S-FRAME Software
- Industry: Analysis and design software for structural engineers
- Founded: 1981
- Key people: Marinos Stylianou (CEO), George Casoli (Founder, President)
- Website: http://www.s-frame.com

= S-FRAME Software =

Canadian engineering company

S-FRAME Software Inc., (now part of Altair) formerly SOFTEK Services Ltd. is a Canadian engineering software company that develops analysis and design software for use by civil and structural engineers. S-FRAME was founded in 1981 by George Casoli, FCSCE, P.Eng. The company was acquired in 2021 by Altair Engineering.

S-FRAME is on the list of accepted computer programs for use in Hong Kong from the Hong Kong Building Department.

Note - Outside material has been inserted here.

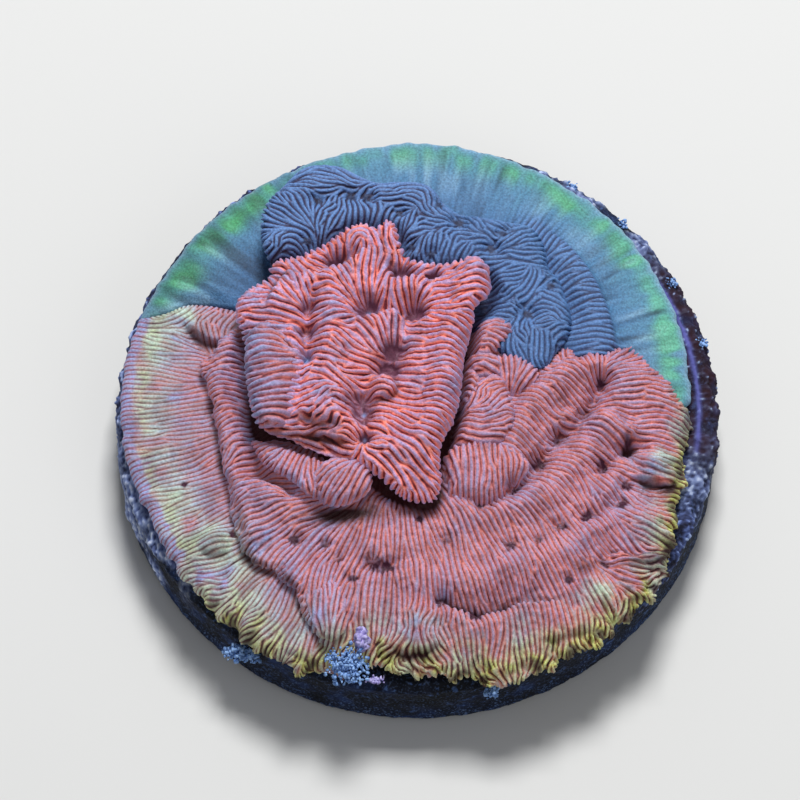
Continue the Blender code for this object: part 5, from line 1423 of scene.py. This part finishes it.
def discCeramic():
    # cast unglazed ceramic gone dark with algae, crusted with granular blue-violet coralline
    material, tree, shader = newMaterial("algaeStainedCeramic")
    on, place = fieldsOf(tree, "foot", "grains", "chalk", "brown", "thread", "crust")
    bare = addNode(tree, "ValToRGB", {"Fac": addNode(tree, "TexNoise", pattern(place, 1.4, 8))},
        stops=discCover["bare"])
    specks = addNode(tree, "TexNoise", pattern(place, 0.35, 4))
    specks = addNode(tree, "ValToRGB", {"Fac": specks}, stops=[(0.6, "#000000"), (0.68, "#ffffff")])
    dust = addNode(tree, "TexNoise", pattern(place, 0.12, 2))
    dust = addNode(tree, "ValToRGB", {"Fac": dust}, stops=[(0.54, "#000000"), (0.66, "#ffffff")])
    dusty = addNode(tree, "Math", {0: on["foot"], 1: 0.5, 2: 0.12}, operation="MULTIPLY_ADD", use_clamp=True)
    for name, share, amount in (("speck", specks, 0.6), ("foot", on["foot"], 0.35), ("dust", dust, dusty)):
        share = addNode(tree, "Math", {0: share, 1: amount}, **times)
        bare = addNode(tree, "Mix", {0: share, 6: bare, 7: hexToLinear(discCover[name])}, **mixing)
    crust, chalk = (addNode(tree, "ValToRGB", {"Fac": on["grains"]}, stops=discCover[name])
                    for name in ("crust", "chalk"))
    crust = addNode(tree, "Mix", {0: on["chalk"], 6: crust, 7: chalk}, **mixing)
    brown = addNode(tree, "Math", {0: on["brown"], 1: 0.92}, **times)
    for name, share in (("brown", brown), ("thread", on["thread"])):
        crust = addNode(tree, "Mix", {0: share, 6: crust, 7: hexToLinear(discCover[name])}, **mixing)
    pitted = addNode(tree, "TexNoise", pattern(place, 0.12, 4))
    feed(tree, shader, {
        "Base Color": addNode(tree, "Mix", {0: on["crust"], 6: bare, 7: crust}, **mixing),
        "Normal": addNode(tree, "Bump", {"Height": pitted, "Strength": 0.7, "Distance": 0.06 * mm}),
        "Roughness": 0.85, "Specular IOR Level": 0.25,
    })
    return material


def crumbMaterial(name, dark, light):
    # loose chalky crumbs of coralline alga, matt and grainy
    material, tree, shader = newMaterial(name)
    place = fieldsOf(tree)[1]
    mottle = addNode(tree, "TexNoise", pattern(place, 0.2))
    grain = addNode(tree, "TexNoise", pattern(place, 0.06))
    feed(tree, shader, {
        "Base Color": addNode(tree, "ValToRGB", {"Fac": mottle}, stops=[(0.3, dark), (0.7, light)]),
        "Normal": addNode(tree, "Bump", {"Height": grain, "Strength": 0.5, "Distance": 0.03 * mm}),
        "Roughness": 0.8,
    })
    return material


red = redTissue()
makePiece("crownSkin", crownParts(), "red_crown", red)
for side, half in zip(("West", "East"), halves(frontSkin(), front["cut"])):
    makePiece("frontSkin" + side, [half], "red_front_plate", red)
makePiece("frontLobes", frontLobes(), "red_front_plate", red)
makePiece("shelfSkin", [shelfSkin()], "red_side_shelf", red)
makePiece("greySkin", [greyApron(), greyBand()], "grey_colony", greyTissue())
makePiece("discSkin", [discPart()], "frag_disc", discCeramic())
crumbs = {
    "blue": crumbMaterial("blueCorallineCrumbs", "#3c66a8", "#a2c8f8"),
    "violet": crumbMaterial("violetCorallineCrumbs", "#7466ac", "#ccc6f4"),
}
for name, (*heap, colour) in crumbHeaps.items():
    grainHeap(name, *heap, crumbs[colour])
print("made", len(crumbHeaps), "heaps of crumbs on the disc")


# floor, light and camera
studio = {
    "paper": "#d4d4d2", "paperRough": 0.9, "air": (0.9, 0.93, 1.0, 1), "airStrength": 0.26,
    # softboxes as (place, size, power) in metres and watts, and the point they face
    "lamps": {"keySoftbox": ((0.02, 0.16, 0.31), 0.10, 1.3), "fillSoftbox": ((0.25, -0.25, 0.30), 0.35, 0.25)},
    "aim": (0, 0, 0.005),
    # camera: degrees up from level, the point it looks at and the frame's width in millimetres, metres away
    "rise": 66, "target": (-0.86, 2.12, 0.94), "frameWide": 40.4, "reach": 0.5,
}


def makeStage():
    mesh = bpy.data.meshes.new("floor")
    bm = bmesh.new()
    bmesh.ops.create_grid(bm, x_segments=1, y_segments=1, size=2.0)
    bm.to_mesh(mesh)
    bm.free()
    floor = bpy.data.objects.new("floor", mesh)
    bpy.context.scene.collection.objects.link(floor)
    material, tree, shader = newMaterial("palePaper")
    feed(tree, shader, {"Base Color": hexToLinear(studio["paper"]), "Roughness": studio["paperRough"]})
    mesh.materials.append(material)


def makeLight(name, place, size, power):
    lamp = bpy.data.lights.new(name, "AREA")
    lamp.size = size
    lamp.energy = power
    obj = bpy.data.objects.new(name, lamp)
    obj.location = place
    obj.rotation_euler = (Vector(studio["aim"]) - Vector(place)).to_track_quat("-Z", "Y").to_euler()
    bpy.context.scene.collection.objects.link(obj)


def makeCamera():
    # looks down on the disc's front
    up = math.radians(studio["rise"])
    target = Vector(studio["target"]) * mm
    back = Vector((0, -math.cos(up), math.sin(up)))
    camera = bpy.data.cameras.new("camera")
    camera.sensor_width = 36
    camera.lens = camera.sensor_width * studio["reach"] / (studio["frameWide"] * mm)
    camera.clip_start = 0.01
    obj = bpy.data.objects.new("camera", camera)
    obj.location = target + back * studio["reach"]
    obj.rotation_euler = (-back).to_track_quat("-Z", "Y").to_euler()
    bpy.context.scene.collection.objects.link(obj)
    bpy.context.scene.camera = obj


makeStage()
for name, lamp in studio["lamps"].items():
    makeLight(name, *lamp)
world = bpy.data.worlds.new("studio")
bpy.context.scene.world = world
world.use_nodes = True
world.node_tree.nodes["Background"].inputs["Color"].default_value = studio["air"]
world.node_tree.nodes["Background"].inputs["Strength"].default_value = studio["airStrength"]
bpy.context.scene.view_settings.view_transform = "Standard"
makeCamera()
print("set the stage: floor, softboxes, studio air and camera")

==Use in notable structures==

S-FRAME Analysis and S-CONCRETE were used to create structural models of the Burj Khalifa, currently, the world's tallest building, designed by Chicago, Illinois-based Skidmore, Owings & Merrill LLP (SOM). Bill Baker, Partner at SOM, discussed the use of S-FRAME in his keynote at the 2012 Structural Engineers Association of British Columbia (SEABC) Annual General Meeting, stating that SOM used S-FRAME as it was the program with which their in-house optimization software integrated.

==Product list==
S-FRAME Structural Office consists of:

1. S-FRAME - structural modeling, analysis, and design with links to BIM software.
2. S-STEEL - design and optimization of 2D/3D steel structures.
3. S-CALC - cross-sectional properties calculator.
4. S-TIMBER - structural analysis and timber design.
5. S-PAD - design and optimization of steel members.
6. S-CONCRETE - section design and detailing tool for reinforced concrete beams, columns and walls.
7. S-LINE - design and detailing of continuous reinforced concrete beams.
8. S-FOUNDATION - analysis and design of reinforced concrete footings and foundations.
9. S-VIEW - post-processing tool for model validation and collaboration.